The problem is that node_modules/fs.stat and node_modules/fs.walk match our globbing expression, but are directories rather than files. To prevent our program from trying to use fs.copy on directories, we must use fs.stat to get the properties of the thing whose name glob has given us and then check if it's a file. The name "stat" is short for "status", and since the status of something in the filesystem can be very complex, fs.stat returns an object with methods that can answer common questions.

Here's the final version of our file copying program:

import glob from 'glob'
import fs from 'fs-extra'
import path from 'path'

const [srcRoot, dstRoot] = process.argv.slice(2)

glob(`${srcRoot}/**/*.*`, { ignore: '*~' }, (err, files) => {
  if (err) {
    console.log(err)
  } else {
    for (const srcName of files) {
      fs.stat(srcName, (err, stats) => {
        if (err) {
          console.error(err)
        } else if (stats.isFile()) {
          const dstName = srcName.replace(srcRoot, dstRoot)
          const dstDir = path.dirname(dstName)
          fs.ensureDir(dstDir, (err) => {
            if (err) {
              console.error(err)
            } else {
              fs.copy(srcName, dstName, (err) => {
                if (err) {
                  console.error(err)
                }
              })
            }
          })
        }
      })
    }
  }
})

It works, but four levels of asynchronous callbacks is hard for humans to understand. will introduce a pair of tools that make code like this easier to read.

Exercises

Where is Node?

Write a program called wherenode.js that prints the full path to the version of Node is is run with.

Tracing callbacks

In what order does the program below print messages?

const red = () => {
  console.log('RED')
}

const green = (func) => {
  console.log('GREEN')
  func()
}

const blue = (left, right) => {
  console.log('BLUE')
  left(right)
}

blue(green, red)

Tracing anonymous callbacks

In what order does the program below print messages?

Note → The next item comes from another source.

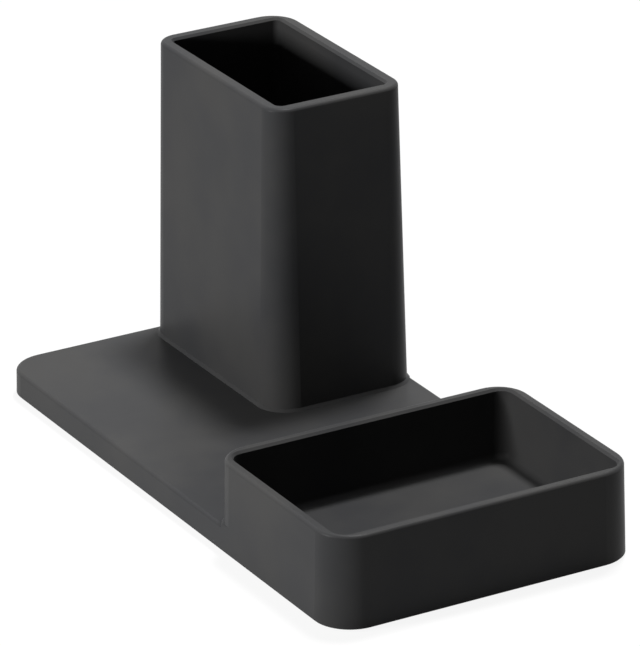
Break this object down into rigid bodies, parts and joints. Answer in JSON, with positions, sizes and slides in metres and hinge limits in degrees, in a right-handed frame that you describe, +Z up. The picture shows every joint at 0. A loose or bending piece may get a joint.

const blue = (left, right) => {
  console.log('BLUE')
  left(right)
}

blue(
  (callback) => {
    console.log('GREEN')
    callback()
  },
  () => console.log('RED')
)

Checking arguments

Modify the file copying program to check that it has been given the right number of command-line arguments and to print a sensible error message (including a usage statement) if it hasn't.

Significant entries

count-lines-histogram.js displays many zeroes and gives no visual sense of how large entries are. Modify it so that:

  1. When it is run with the --nonzero flag only non-zero values are shown.

  2. When it is run with the --graphical flag the numeric values are replaced with rows of asterisks.

  3. If both flags are given the program prints an error message instead of running.

Glob patterns

What filenames does each of the following glob patterns match?

Filtering arrays

Fill in the blank in the code below so that it runs correctly. Note: you can compare strings in JavaScript using <, >=, and other operators, so that (for example) person.personal > 'P' is true if someone's personal name starts with a letter that comes after 'P' in the alphabet.

const people = [
  { personal: 'Jean', family: 'Jennings' },
  { personal: 'Marlyn', family: 'Wescoff' },
  { personal: 'Ruth', family: 'Lichterman' },
  { personal: 'Betty', family: 'Snyder' },
  { personal: 'Frances', family: 'Bilas' },
  { personal: 'Kay', family: 'McNulty' }
]

const result = people.filter(____ => ____)

console.log(result)
[
  { personal: 'Jean', family: 'Jennings' },
  { personal: 'Ruth', family: 'Lichterman' },
  { personal: 'Frances', family: 'Bilas' }
]

String interpolation

Fill in the code below so that it prints the message shown.

const people = [
  { personal: 'Christine', family: 'Darden' },
  { personal: 'Mary', family: 'Jackson' },
  { personal: 'Katherine', family: 'Johnson' },
  { personal: 'Dorothy', family: 'Vaughan' }
]

for (const person of people) {
  console.log(`$____, $____`)
}
Darden, Christine
Jackson, Mary
Johnson, Katherine
Vaughan, Dorothy

Destructuring assignment

What is assigned to each named variable in each statement below?

  1. const first = [10, 20, 30]
  2. const [first, second] = [10, 20, 30]
  3. const [first, second, third] = [10, 20, 30]
  4. const [first, second, third, fourth] = [10, 20, 30]
  5. const {left, right} = {left: 10, right: 30}
  6. const {left, middle, right} = {left: 10, middle: 20, right: 30}

Counting lines

Write a program called lc that counts and reports the number of lines in one or more files and the total number of lines, so that lc a.txt b.txt displays something like:

a.txt 475
b.txt 31
total 506

Renaming files

Write a program called rename that takes three or more command-line arguments:

  1. A filename extension to match.
  2. An extension to replace it with.
  3. The names of one or more existing files.

When it runs, rename renames any files with the first extension to create files with the second extension, but will not overwrite an existing file. For example, suppose a directory contains a.txt, b.txt, and b.bck. The command:

rename .txt .bck a.txt b.txt

will rename a.txt to a.bck, but will not rename b.txt because b.bck already exists.